====== Data shown
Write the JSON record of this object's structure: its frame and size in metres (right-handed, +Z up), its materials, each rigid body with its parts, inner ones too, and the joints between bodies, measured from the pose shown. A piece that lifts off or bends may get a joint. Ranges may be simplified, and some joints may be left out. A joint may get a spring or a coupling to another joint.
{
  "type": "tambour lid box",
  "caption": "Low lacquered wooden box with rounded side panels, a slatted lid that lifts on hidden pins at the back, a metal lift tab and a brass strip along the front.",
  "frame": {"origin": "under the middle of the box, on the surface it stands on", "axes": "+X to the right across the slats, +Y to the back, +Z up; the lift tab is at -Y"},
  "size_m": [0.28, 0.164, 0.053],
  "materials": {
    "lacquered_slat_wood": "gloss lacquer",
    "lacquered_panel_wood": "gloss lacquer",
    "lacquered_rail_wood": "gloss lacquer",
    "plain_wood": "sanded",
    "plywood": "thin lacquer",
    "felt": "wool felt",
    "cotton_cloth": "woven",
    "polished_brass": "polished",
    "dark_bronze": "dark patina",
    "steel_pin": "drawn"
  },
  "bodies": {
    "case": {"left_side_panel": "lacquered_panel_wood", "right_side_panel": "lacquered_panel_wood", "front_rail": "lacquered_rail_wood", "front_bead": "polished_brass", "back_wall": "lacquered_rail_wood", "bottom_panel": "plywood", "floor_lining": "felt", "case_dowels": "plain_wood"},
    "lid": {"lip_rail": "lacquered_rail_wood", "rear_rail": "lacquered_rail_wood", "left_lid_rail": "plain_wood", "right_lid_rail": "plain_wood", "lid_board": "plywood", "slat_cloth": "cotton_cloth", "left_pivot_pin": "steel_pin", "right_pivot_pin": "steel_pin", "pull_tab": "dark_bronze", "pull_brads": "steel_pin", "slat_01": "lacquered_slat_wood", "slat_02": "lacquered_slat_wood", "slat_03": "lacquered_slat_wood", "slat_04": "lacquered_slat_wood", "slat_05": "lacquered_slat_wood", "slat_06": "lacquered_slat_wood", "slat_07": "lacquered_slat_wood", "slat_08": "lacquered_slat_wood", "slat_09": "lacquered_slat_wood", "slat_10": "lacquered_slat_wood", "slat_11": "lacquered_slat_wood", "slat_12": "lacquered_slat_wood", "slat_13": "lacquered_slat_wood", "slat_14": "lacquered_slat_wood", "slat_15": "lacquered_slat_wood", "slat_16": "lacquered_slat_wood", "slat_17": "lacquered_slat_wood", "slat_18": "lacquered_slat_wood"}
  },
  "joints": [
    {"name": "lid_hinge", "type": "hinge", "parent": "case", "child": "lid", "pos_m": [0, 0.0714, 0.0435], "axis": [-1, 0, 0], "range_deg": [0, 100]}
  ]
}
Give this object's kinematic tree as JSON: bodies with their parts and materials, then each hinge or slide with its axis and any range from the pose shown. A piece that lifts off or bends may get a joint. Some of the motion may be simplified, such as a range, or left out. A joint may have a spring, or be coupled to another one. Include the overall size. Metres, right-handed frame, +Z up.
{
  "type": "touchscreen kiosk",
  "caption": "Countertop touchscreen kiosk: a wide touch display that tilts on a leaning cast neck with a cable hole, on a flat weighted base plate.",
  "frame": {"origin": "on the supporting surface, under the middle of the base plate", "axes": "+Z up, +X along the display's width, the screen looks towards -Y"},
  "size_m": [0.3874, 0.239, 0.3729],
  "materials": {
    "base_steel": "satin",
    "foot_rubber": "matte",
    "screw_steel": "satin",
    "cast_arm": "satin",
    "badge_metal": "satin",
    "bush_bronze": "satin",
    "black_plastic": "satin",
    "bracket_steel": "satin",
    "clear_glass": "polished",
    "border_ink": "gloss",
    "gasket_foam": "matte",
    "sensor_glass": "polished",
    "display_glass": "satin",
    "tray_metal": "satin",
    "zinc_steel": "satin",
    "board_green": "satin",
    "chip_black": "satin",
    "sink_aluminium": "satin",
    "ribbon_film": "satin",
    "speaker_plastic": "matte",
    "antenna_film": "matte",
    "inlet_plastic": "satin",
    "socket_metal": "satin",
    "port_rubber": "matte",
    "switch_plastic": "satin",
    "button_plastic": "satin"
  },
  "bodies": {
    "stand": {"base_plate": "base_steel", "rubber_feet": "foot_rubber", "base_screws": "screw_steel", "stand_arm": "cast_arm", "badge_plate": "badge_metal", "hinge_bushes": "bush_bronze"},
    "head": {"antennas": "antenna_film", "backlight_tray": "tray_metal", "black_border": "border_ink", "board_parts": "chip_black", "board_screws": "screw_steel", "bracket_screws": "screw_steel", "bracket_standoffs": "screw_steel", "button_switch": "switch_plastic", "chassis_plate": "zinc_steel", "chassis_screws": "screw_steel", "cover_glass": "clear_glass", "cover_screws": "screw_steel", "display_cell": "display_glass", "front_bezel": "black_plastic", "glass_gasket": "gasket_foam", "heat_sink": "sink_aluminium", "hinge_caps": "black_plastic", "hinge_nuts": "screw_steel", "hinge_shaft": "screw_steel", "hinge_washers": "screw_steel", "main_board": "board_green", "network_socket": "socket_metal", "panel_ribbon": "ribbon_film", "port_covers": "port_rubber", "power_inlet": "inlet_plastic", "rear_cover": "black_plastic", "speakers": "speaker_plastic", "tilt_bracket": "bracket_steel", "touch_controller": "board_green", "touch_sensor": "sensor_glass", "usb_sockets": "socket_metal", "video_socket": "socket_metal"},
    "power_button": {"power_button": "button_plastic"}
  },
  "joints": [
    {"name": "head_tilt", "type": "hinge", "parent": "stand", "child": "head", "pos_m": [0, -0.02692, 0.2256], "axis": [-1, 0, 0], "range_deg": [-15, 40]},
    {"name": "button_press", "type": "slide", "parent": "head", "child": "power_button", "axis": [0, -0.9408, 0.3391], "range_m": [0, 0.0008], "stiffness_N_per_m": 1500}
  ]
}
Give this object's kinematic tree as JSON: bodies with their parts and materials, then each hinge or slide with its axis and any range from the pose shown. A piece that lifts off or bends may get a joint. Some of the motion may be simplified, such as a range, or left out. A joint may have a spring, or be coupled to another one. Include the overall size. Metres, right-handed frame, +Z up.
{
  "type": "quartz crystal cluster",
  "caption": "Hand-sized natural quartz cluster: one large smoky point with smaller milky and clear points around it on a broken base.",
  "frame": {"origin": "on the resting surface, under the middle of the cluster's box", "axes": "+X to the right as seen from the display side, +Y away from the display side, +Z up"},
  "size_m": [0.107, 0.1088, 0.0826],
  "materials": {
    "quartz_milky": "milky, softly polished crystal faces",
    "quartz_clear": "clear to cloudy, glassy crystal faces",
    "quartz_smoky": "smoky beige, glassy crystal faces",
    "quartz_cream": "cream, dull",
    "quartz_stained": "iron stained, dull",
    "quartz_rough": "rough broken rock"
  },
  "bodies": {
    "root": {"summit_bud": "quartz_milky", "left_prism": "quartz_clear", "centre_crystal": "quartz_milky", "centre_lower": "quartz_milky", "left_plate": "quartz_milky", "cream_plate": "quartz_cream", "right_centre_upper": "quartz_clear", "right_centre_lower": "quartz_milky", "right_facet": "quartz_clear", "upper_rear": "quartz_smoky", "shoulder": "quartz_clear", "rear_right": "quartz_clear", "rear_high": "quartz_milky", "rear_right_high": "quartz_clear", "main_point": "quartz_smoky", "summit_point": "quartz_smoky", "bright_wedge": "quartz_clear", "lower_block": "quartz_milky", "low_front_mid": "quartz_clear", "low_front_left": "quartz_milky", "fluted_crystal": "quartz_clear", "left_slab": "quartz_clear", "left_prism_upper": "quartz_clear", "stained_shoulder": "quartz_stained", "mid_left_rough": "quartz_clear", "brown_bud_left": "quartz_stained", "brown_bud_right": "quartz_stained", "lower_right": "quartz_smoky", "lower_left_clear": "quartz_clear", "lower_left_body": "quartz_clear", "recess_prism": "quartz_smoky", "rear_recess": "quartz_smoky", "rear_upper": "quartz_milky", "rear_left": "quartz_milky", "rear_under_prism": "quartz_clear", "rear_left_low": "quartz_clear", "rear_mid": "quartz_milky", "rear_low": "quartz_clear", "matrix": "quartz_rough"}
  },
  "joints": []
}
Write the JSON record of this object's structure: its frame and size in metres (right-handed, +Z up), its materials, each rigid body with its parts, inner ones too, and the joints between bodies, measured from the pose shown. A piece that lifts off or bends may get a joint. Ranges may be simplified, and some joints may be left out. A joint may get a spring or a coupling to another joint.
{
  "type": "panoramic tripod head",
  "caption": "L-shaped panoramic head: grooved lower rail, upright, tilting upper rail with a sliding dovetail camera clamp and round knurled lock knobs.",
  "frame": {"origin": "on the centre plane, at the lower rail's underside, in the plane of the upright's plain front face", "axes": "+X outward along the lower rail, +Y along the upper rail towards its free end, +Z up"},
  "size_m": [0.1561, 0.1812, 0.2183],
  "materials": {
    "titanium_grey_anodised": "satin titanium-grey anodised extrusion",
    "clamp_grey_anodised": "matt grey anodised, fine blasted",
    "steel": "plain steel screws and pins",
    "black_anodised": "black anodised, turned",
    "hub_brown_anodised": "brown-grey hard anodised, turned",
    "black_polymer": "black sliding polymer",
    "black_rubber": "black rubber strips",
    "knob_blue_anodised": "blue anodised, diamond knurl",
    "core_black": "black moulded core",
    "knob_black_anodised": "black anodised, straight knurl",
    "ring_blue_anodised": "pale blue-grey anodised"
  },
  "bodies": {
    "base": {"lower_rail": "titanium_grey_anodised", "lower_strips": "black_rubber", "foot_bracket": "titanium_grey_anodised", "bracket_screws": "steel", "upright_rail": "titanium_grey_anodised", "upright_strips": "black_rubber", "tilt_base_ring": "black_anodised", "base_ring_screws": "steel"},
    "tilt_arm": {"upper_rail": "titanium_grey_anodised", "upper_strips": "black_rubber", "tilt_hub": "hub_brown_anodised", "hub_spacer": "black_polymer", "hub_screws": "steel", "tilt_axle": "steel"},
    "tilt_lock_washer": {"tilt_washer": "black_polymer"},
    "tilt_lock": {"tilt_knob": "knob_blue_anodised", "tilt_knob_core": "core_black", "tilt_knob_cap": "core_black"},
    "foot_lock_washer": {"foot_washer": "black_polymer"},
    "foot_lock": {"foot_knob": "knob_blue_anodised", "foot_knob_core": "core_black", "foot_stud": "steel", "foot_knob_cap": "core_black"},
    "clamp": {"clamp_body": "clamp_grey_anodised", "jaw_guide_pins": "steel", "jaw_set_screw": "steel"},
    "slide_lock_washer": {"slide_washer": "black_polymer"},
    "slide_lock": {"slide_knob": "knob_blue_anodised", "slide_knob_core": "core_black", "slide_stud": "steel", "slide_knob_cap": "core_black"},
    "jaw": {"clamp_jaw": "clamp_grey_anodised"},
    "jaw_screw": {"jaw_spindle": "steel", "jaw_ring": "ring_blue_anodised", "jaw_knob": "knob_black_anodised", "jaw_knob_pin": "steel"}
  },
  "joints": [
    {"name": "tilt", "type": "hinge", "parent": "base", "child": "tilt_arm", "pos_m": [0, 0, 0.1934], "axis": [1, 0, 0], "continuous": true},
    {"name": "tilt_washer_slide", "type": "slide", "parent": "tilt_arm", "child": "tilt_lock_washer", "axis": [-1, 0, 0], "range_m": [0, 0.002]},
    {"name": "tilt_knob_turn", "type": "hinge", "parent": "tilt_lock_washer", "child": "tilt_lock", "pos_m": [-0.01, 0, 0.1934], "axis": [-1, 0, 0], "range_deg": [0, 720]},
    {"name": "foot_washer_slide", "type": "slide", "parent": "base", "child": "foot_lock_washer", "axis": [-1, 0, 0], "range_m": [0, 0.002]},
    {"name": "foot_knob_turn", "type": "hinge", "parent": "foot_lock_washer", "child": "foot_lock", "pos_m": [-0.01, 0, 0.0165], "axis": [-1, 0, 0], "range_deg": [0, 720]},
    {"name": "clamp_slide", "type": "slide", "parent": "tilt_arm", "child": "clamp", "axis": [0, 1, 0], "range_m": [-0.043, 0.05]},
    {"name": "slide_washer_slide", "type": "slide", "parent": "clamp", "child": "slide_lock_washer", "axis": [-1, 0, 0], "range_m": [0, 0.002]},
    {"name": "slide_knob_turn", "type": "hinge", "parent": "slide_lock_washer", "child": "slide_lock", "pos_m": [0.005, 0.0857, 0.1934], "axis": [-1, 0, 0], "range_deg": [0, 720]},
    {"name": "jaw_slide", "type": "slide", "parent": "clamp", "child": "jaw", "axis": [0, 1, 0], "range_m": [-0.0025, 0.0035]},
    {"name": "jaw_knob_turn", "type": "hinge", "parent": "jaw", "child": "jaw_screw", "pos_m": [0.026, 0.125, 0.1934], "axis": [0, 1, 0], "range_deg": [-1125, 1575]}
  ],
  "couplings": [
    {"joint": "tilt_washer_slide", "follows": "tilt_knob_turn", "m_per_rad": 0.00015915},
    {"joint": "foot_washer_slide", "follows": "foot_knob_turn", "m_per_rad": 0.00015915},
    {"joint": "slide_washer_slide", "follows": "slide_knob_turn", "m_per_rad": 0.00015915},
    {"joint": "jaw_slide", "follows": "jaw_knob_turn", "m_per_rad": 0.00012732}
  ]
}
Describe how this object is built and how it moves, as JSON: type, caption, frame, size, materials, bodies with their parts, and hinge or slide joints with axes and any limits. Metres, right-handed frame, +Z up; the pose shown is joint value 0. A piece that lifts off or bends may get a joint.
============
> _Required task_
Write out every line from the entries where "caption" appears.

> _Final answer_
  "caption": "Low lacquered wooden box with rounded side panels, a slatted lid that lifts on hidden pins at the back, a metal lift tab and a brass strip along the front.",
  "caption": "Countertop touchscreen kiosk: a wide touch display that tilts on a leaning cast neck with a cable hole, on a flat weighted base plate.",
  "caption": "Hand-sized natural quartz cluster: one large smoky point with smaller milky and clear points around it on a broken base.",
  "caption": "L-shaped panoramic head: grooved lower rail, upright, tilting upper rail with a sliding dovetail camera clamp and round knurled lock knobs.",
Describe how this object is built and how it moves, as JSON: type, caption, frame, size, materials, bodies with their parts, and hinge or slide joints with axes and any limits. Metres, right-handed frame, +Z up; the pose shown is joint value 0. A piece that lifts off or bends may get a joint.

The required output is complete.